About Portal "Resource" Pages

Most cloud resources in the portal have a list of categories on the left side, and pages for each category in the center. The first page is the "Overview" which has the resource group, subscription, and other info important for that resource. this followed by the "Activity Log" showing how the resource has been used. Each of the following items on the left side is a new page of additional options to alter how the resource is configured. For example if you click the "tags" section you see the tags you added (if any) and can modify or add new tags.
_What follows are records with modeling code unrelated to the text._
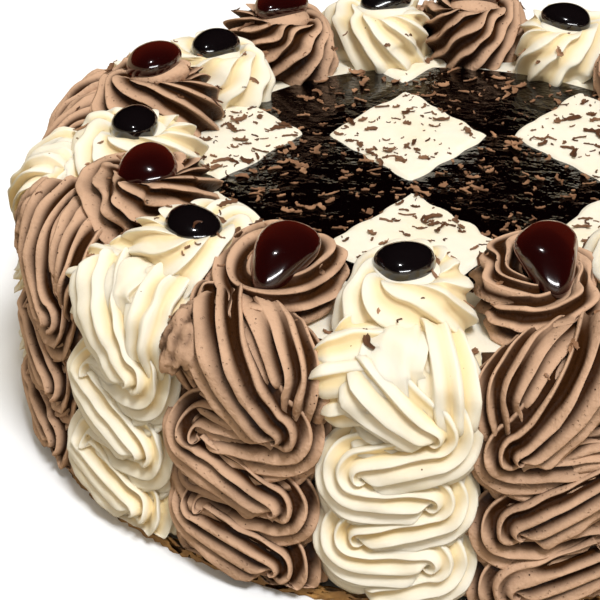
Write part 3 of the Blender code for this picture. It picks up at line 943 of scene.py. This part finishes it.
class CAKE_OT_jelly(bpy.types.Operator):
    """Glossy cherry jelly in a net of diamonds"""

    bl_idname = "cake.jelly"
    bl_label = "Cherry Jelly"

    def execute(self, context):
        sizes, colours = context.scene.cake_sizes, context.scene.cake_colours
        bm = bmesh.new()
        bmesh.ops.create_circle(bm, cap_ends=True, radius=sizes.jelly_radius, segments=160)
        bmesh.ops.translate(bm, vec=(0, 0, TOP_HEIGHT - 0.0006), verts=bm.verts[:])
        bmesh.ops.translate(bm, vec=(0, 0, 0.0006 + sizes.jelly_thickness),
                            verts=extruded(bm, bm.faces[:]))
        material, tree, shader = new_material("Cherry Jelly", colours.jelly, 0.10, {
            "Specular IOR Level": 0.2, "Coat Weight": 0.25, "Coat Roughness": 0.02})
        add_relief(tree, shader, add_noise(tree, 140.0, 3.0), 0.0016)
        piece = show("jelly_net", finished_mesh(bm, "jelly_net"), material,
                     ["cherry_jelly"])
        cutter = bpy.data.objects.new(
            "cutter", finished_mesh(white_diamond_cutters(sizes.jelly_thickness), "cutter"))
        context.scene.collection.objects.link(cutter)
        cut = piece.modifiers.new("White Diamonds", "BOOLEAN")
        cut.operation = "DIFFERENCE"
        cut.solver = "EXACT"
        cut.object = cutter
        edge = piece.modifiers.new("Rounded Edge", "BEVEL")
        edge.width = 0.0005
        edge.segments = 3
        edge.limit_method = "ANGLE"
        edge.angle_limit = math.radians(50)
        graph = context.evaluated_depsgraph_get()
        shaped = bpy.data.meshes.new_from_object(piece.evaluated_get(graph))
        piece.modifiers.clear()
        piece.data = shaped
        shaped.shade_smooth()
        shaped.set_sharp_from_angle(angle=math.radians(35))
        bpy.data.objects.remove(cutter)
        return {"FINISHED"}


class CAKE_OT_columns(bpy.types.Operator):
    """Columns of cream piped up the side in a zigzag"""

    bl_idname = "cake.columns"
    bl_label = "Columns"

    def execute(self, context):
        sizes = context.scene.cake_sizes
        for slot in range(PORTIONS):
            bm = column_backing(slot)
            for places, painted_shade in column_strands(slot, sizes):
                join_in(bm, swept(places, painted_shade))
            if not is_white(slot):
                join_in(bm, cream_lump(slot, -1 if slot in (17, 9, 13) else 1))
            show_cream("column", slot, bm)
        return {"FINISHED"}


class CAKE_OT_rosettes(bpy.types.Operator):
    """Piped rosettes that hold the cherries"""

    bl_idname = "cake.rosettes"
    bl_label = "Rosettes"

    def execute(self, context):
        for slot in range(PORTIONS):
            local = Matrix.Rotation(-slot_angle(slot), 4, "Z") @ cherry_frame(slot)[0]
            shift = (local.translation - Vector((CHERRY_RADIUS, 0, CHERRY_HEIGHT))) * 0.5
            shape = rope_rosette if slot in WOUND_ROSETTES else star_rosette
            places, painted_shade = shape(slot, shift.z)
            out, side = SHIFTED_ROSETTES.get(slot, (0.0, 0.0))
            places = places + np.array((shift.x + out, shift.y + side, 0.0))
            bm = swept(turned_to(slot, places), painted_shade)
            if slot not in WOUND_ROSETTES:
                join_in(bm, cherry_collar(slot))
            show_cream("rosette", slot, bm)
        return {"FINISHED"}


class CAKE_OT_cherries(bpy.types.Operator):
    """Glazed cherries, black on white cream and red on chocolate cream"""

    bl_idname = "cake.cherries"
    bl_label = "Cherries"

    def execute(self, context):
        colours = context.scene.cake_colours
        black = fruit_material("Black Cherry", colours.black_cherry)
        red = fruit_material("Red Cherry", colours.red_cherry, colours.red_painted_glow)
        for slot in range(PORTIONS):
            place, half = cherry_frame(slot)
            bm = bmesh.new()
            bmesh.ops.create_uvsphere(bm, u_segments=64, v_segments=36, radius=1.0)
            points = np.array([point.co for point in bm.verts])
            grow = 1 + 0.06 * unevenness(points, 2.4, 1500 + slot)
            loose = {1: 0.75, 17: 0.75}.get(slot, 0.0 if is_white(slot) else 0.3)
            for point, share in zip(bm.verts, grow):
                droop = loose * max(0.0, point.co.x) ** 1.5 * max(0.0, 0.5 - point.co.z)
                narrow = (1 - 0.14 * point.co.x) * (1.12 if loose == 0.3 else 1.04)
                point.co = Vector((half.y * (point.co.x * share + droop),
                                   half.x * point.co.y * share * narrow,
                                   half.z * (0.92 * point.co.z * min(share, 1.0) - 0.9 * droop)))
            bmesh.ops.transform(bm, matrix=place, verts=bm.verts[:])
            name = f"glazed_cherry_{slot + 1:02d}"
            show(name, finished_mesh(bm, name), black if is_white(slot) else red,
                 [f"cherry_{slot + 1:02d}"])
        return {"FINISHED"}


def add_shaving(bm, chance, place, normal, size, tone):
    """A thin curled shaving of chocolate that lies on a surface."""
    length = size * chance.uniform(0.6, 1.5)
    width = min(0.0021, length * chance.choice((0.16, 0.25, 0.38, 0.6)))
    bend = chance.choice((-1, 1)) * chance.uniform(0.3, 2.6)
    curl = chance.uniform(0.0, 1.0)
    made = bmesh.ops.create_grid(bm, x_segments=8, y_segments=2, size=0.5)["verts"]
    fray = {}
    for point in made:
        along, over = point.co.x, point.co.y
        arc = along * bend
        edge = fray.setdefault((round(along, 2), over > 0), chance.uniform(0.45, 1.25))
        taper = max(0.15, 1 - 1.6 * abs(along) ** 2.2) * edge
        reach = length / bend - over * width * taper
        lift = 0.30 * length * curl * (2 * along) ** 2 * 0.4 + chance.uniform(0, 0.00012)
        point.co = Vector((reach * math.sin(arc), reach * math.cos(arc) - length / bend,
                           lift + abs(over) * width * 0.5 * taper))
    faces = list({face for point in made for face in point.link_faces})
    thick = bmesh.ops.solidify(bm, geom=faces, thickness=0.00028)["geom"]
    points = set(made) | {part for part in thick if isinstance(part, bmesh.types.BMVert)}
    shade = bm.verts.layers.float["tone"]
    for point in points:
        point[shade] = tone
    lay = (Matrix.Translation(place) @ normal.to_track_quat("Z", "Y").to_matrix().to_4x4()
           @ Matrix.Rotation(chance.uniform(0, math.tau), 4, "Z")
           @ Matrix.Rotation(chance.uniform(-0.35, 0.35), 4, "X"))
    bmesh.ops.transform(bm, matrix=lay, verts=list(points))


class CAKE_OT_shavings(bpy.types.Operator):
    """Chocolate shavings strewn over the cake"""

    bl_idname = "cake.shavings"
    bl_label = "Shavings"

    def execute(self, context):
        sizes, colours = context.scene.cake_sizes, context.scene.cake_colours
        chance = random.Random(77)
        graph = context.evaluated_depsgraph_get()
        targets = [BVHTree.FromObject(o, graph) for o in context.scene.objects
                   if o.name.startswith(("piped_", "white_top", "jelly_net", "glazed_"))]
        bm = bmesh.new()
        bm.verts.layers.float.new("tone")
        laid = 0
        while laid < sizes.shavings:
            outer = laid > 0.77 * sizes.shavings
            reach = chance.uniform(0.078, 0.132) if outer else 0.080 * math.sqrt(chance.random())
            angle = chance.uniform(0, math.tau)
            start = Vector((reach * math.cos(angle), reach * math.sin(angle), 0.15))
            hits = [tree.ray_cast(start, Vector((0, 0, -1))) for tree in targets]
            hits = [hit for hit in hits if hit[0] is not None]
            if not hits:
                continue
            place, normal = max(hits, key=lambda hit: hit[0].z)[:2]
            if normal.z < 0.35 or place.z > 0.0945:
                continue
            on_jelly = not outer and inside_white(place) > 1
            if on_jelly and chance.random() < 0.35:
                continue
            add_shaving(bm, chance, place + normal * 0.00015, normal,
                        chance.choice((0.0012, 0.0016, 0.0022, 0.0028, 0.0035, 0.0048)),
                        chance.uniform(0.0, 0.5) + (0.5 if inside_white(place) > 1 else 0))
            laid += 1
        material, tree, shader = new_material("Shavings", colours.shaving, 0.5)
        tone = add_node(tree, "ShaderNodeAttribute", attribute_name="tone")
        both = add_math(tree, "MULTIPLY", add_noise(tree, 260.0), tone.outputs["Fac"])
        mixed = add_mix(tree, both, DARK_SHAVING, LIGHT_SHAVING)
        tree.links.new(mixed, shader.inputs["Base Color"])
        mesh = finished_mesh(bm, "shavings")
        mesh.set_sharp_from_angle(angle=math.radians(40))
        show("shavings", mesh, material)
        return {"FINISHED"}


def area_light(name, place, target, size, power):
    """A soft rectangular light that points at a place."""
    light = bpy.data.lights.new(name, "AREA")
    light.shape = "RECTANGLE"
    light.size, light.size_y = size
    light.energy = power
    lamp = bpy.data.objects.new(name, light)
    bpy.context.scene.collection.objects.link(lamp)
    lamp.location = place
    lamp.rotation_euler = (Vector(target) - Vector(place)).to_track_quat("-Z", "Y").to_euler()
    return lamp


class CAKE_OT_stage(bpy.types.Operator):
    """Camera, pale floor and soft light"""

    bl_idname = "cake.stage"
    bl_label = "Stage"

    def execute(self, context):
        settings = context.scene.cake_stage
        scene = context.scene
        bm = bmesh.new()
        bmesh.ops.create_grid(bm, x_segments=1, y_segments=1, size=4.0)
        floor = bpy.data.objects.new("floor", finished_mesh(bm, "floor"))
        scene.collection.objects.link(floor)
        material, tree, shader = new_material("Floor", FLOOR_SEEN, 0.6)
        seen = add_node(tree, "ShaderNodeLightPath").outputs["Is Camera Ray"]
        tree.links.new(add_mix(tree, seen, FLOOR_REFLECTED, FLOOR_SEEN),
                       shader.inputs["Base Color"])
        floor.data.materials.append(material)
        floor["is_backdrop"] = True
        world = bpy.data.worlds.new("Surroundings")
        world.use_nodes = True
        background = world.node_tree.nodes["Background"]
        background.inputs["Color"].default_value = (1.0, 0.90, 0.74, 1.0)
        background.inputs["Strength"].default_value = settings.surroundings
        world.cycles_visibility.glossy = False
        scene.world = world
        broad = bpy.data.lights.new("overhead", "SUN")
        broad.energy = settings.overhead
        broad.angle = math.radians(16)
        overhead = bpy.data.objects.new("overhead", broad)
        scene.collection.objects.link(overhead)
        overhead.rotation_euler = Vector((-0.26, 0.52, -1.0)).to_track_quat("-Z", "Y").to_euler()
        overhead.visible_glossy = False
        strip = area_light("front strip", (0.05, -1.3, 0.26), (0, 0, 0.07), (1.00, 0.08),
                           settings.front)
        key = area_light("key", (-0.45, -0.75, 1.15), (0, 0, 0.07), (0.16, 0.05),
                         settings.key)
        strip.visible_diffuse = key.visible_diffuse = False
        camera = bpy.data.cameras.new("camera")
        camera.lens = settings.lens
        camera.sensor_width = 36.0
        camera.clip_start, camera.clip_end = 0.01, 20.0
        viewer = bpy.data.objects.new("camera", camera)
        scene.collection.objects.link(viewer)
        pan, tilt = -0.0788, 0.5064
        forward = Vector((math.sin(pan) * math.cos(tilt), math.cos(pan) * math.cos(tilt),
                          -math.sin(tilt)))
        viewer.location = (0.0, -0.5908, 0.3529)
        viewer.rotation_euler = forward.to_track_quat("-Z", "Y").to_euler()
        scene.camera = viewer
        scene.view_settings.view_transform = "Standard"
        return {"FINISHED"}


class CAKE_PT_panel(bpy.types.Panel):
    """Lists the pieces of the cake"""

    bl_label = "Black Forest Cake"
    bl_idname = "CAKE_PT_panel"
    bl_space_type = "VIEW_3D"
    bl_region_type = "UI"
    bl_category = "Cake"

    def draw(self, context):
        for settings in ("cake_sizes", "cake_colours", "cake_stage"):
            group = getattr(context.scene, settings)
            for name in group.__annotations__:
                self.layout.prop(group, name)
        for operator in OPERATORS:
            self.layout.operator(operator.bl_idname)


SETTINGS = {"cake_sizes": CakeSizes, "cake_colours": CakeColours, "cake_stage": StageSettings}
OPERATORS = (CAKE_OT_sponge, CAKE_OT_top, CAKE_OT_jelly, CAKE_OT_columns, CAKE_OT_rosettes,
             CAKE_OT_cherries, CAKE_OT_shavings, CAKE_OT_stage)


def register():
    """Add the classes and settings."""
    for item in (*SETTINGS.values(), *OPERATORS, CAKE_PT_panel):
        bpy.utils.register_class(item)
    for name, kind in SETTINGS.items():
        setattr(bpy.types.Scene, name, PointerProperty(type=kind))


def unregister():
    """Take the classes and settings away."""
    for name in SETTINGS:
        delattr(bpy.types.Scene, name)
    for item in reversed((*SETTINGS.values(), *OPERATORS, CAKE_PT_panel)):
        bpy.utils.unregister_class(item)


def corners():
    """Lowest and highest corner of what is shown, as plain numbers."""
    return [[float(x) for x in corner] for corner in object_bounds()]


def main():
    """Build the whole cake."""
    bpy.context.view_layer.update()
    register()
    bpy.ops.cake.sponge()
    bpy.ops.cake.top()
    bpy.ops.cake.jelly()
    bpy.ops.cake.columns()
    bpy.ops.cake.rosettes()
    bpy.ops.cake.cherries()
    bpy.ops.cake.shavings()
    bpy.ops.cake.stage()
    bpy.context.view_layer.update()


if __name__ == "__main__":
    main()
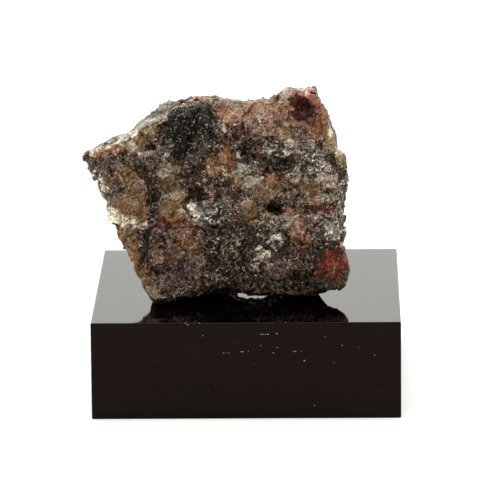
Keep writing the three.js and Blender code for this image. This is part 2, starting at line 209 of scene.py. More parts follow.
def paintPoints(mesh, name, values):
    if values.ndim == 2:
        layer = mesh.attributes.new(name, "FLOAT_COLOR", "POINT")
        layer.data.foreach_set("color", np.c_[values, np.ones(len(values))].astype(np.float32).ravel())
    else:
        layer = mesh.attributes.new(name, "FLOAT", "POINT")
        layer.data.foreach_set("value", values.astype(np.float32))


def smoothPoints(mesh, rounds, share):
    # evens the skin out before the grains are cut into it
    edges = np.zeros(len(mesh.edges) * 2, np.int64)
    mesh.edges.foreach_get("vertices", edges)
    a, b = edges.reshape(-1, 2).T
    points = pointsOf(mesh)
    count = np.bincount(np.r_[a, b], minlength=len(points))[:, None]
    for _ in range(rounds):
        total = np.zeros_like(points)
        for axis in range(3):
            total[:, axis] += np.bincount(a, points[b, axis], len(points))
            total[:, axis] += np.bincount(b, points[a, axis], len(points))
        points += share * (total / np.maximum(count, 1) - points)
    movePoints(mesh, points)


def proudness(mesh, rounds):
    # how far each point stands out of its surroundings, in millimetres
    points = pointsOf(mesh)
    facing = normalsOf(mesh)
    smoothPoints(mesh, rounds, 0.7)
    around = pointsOf(mesh)
    movePoints(mesh, points)
    return ((points - around) * facing).sum(1) / mm


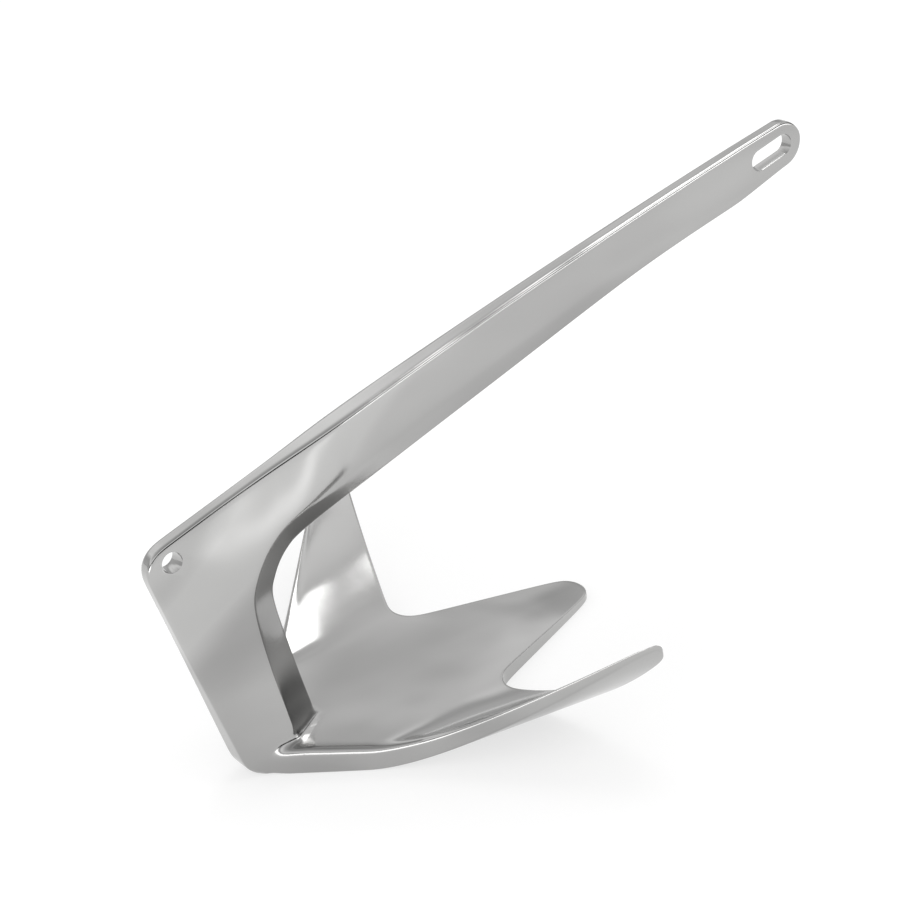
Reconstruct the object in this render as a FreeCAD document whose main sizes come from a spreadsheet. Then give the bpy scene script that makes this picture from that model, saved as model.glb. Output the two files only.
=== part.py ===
"""Claw anchor cast in one piece: a bent flat shank with its eye, and a scoop with three flukes.

Frame: X forward from the heel to the shackle eye, Y across, Z up. The anchor stands on its
sole, which runs from under the heel to the tip of the middle fluke. Millimetres.
"""

import FreeCAD
import Part
import Sketcher
import math
import os

from FreeCAD import Placement, Rotation, Vector

SIZES = {
    # Side view of the shank and the leg.
    "heel_x": -9.5,
    "heel_radius": 9.0,
    "elbow_x": -39.2,
    "elbow_z": 142.0,
    "elbow_radius": 13.0,
    "back_radius": 4400.0,
    "eye_x": 377.0,
    "eye_z": 200.3,
    "eye_radius": 12.7,
    "eye_lean": 7.0,
    "neck_lean": 10.5,
    "neck_length": 118.0,
    "throat_x": 59.0,
    "throat_z": 86.0,
    "throat_radius": 33.0,
    # Shackle slot and trip-line hole.
    "slot_width": 12.0,
    "slot_travel": 16.5,
    "slot_lean": 9.5,
    "trip_x": -23.0,
    "trip_z": 135.5,
    "trip_diameter": 11.0,
    # Scoop: sole, cheeks that are parts of cones, and thickness.
    "heel_thickness": 15.0,
    "tip_thickness": 3.6,
    "scoop_rear": -12.0,
    "scoop_start": 12.0,
    "scoop_end": 216.0,
    "flat_half": 45.0,
    "cheek_round": 1.146,
    "cone_apex": 7.0,
    "cheek_thinning": 11.5,
    "cheek_angle": 76.0,
    # Plan of the scoop.
    "rear_x": -3.0,
    "rear_half": 8.0,
    "wing_x": 163.5,
    "wing_half": 157.0,
    "rear_bow": 2400.0,
    "wing_radius": 5.0,
    "front_x": 131.0,
    "front_half": 78.5,
    "notch_x": 115.5,
    "notch_half": 42.5,
    "notch_radius": 16.0,
    "fluke_x": 190.0,
    "fluke_half": 16.4,
    "fluke_radius": 12.0,
}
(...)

Some of the options are not available on the forms when you create the resource, or the names of the options on these resource pages do not match the forms when you created the resources. In that case you may have to use two steps to configure the resource as you like, or better consider using a programmatic interface

Again we did not discuss any of the characteristics of cloud storage or how to use it but you should now have enough familiarity with the azure portal to follow other tutorials to create and use storage or other resources.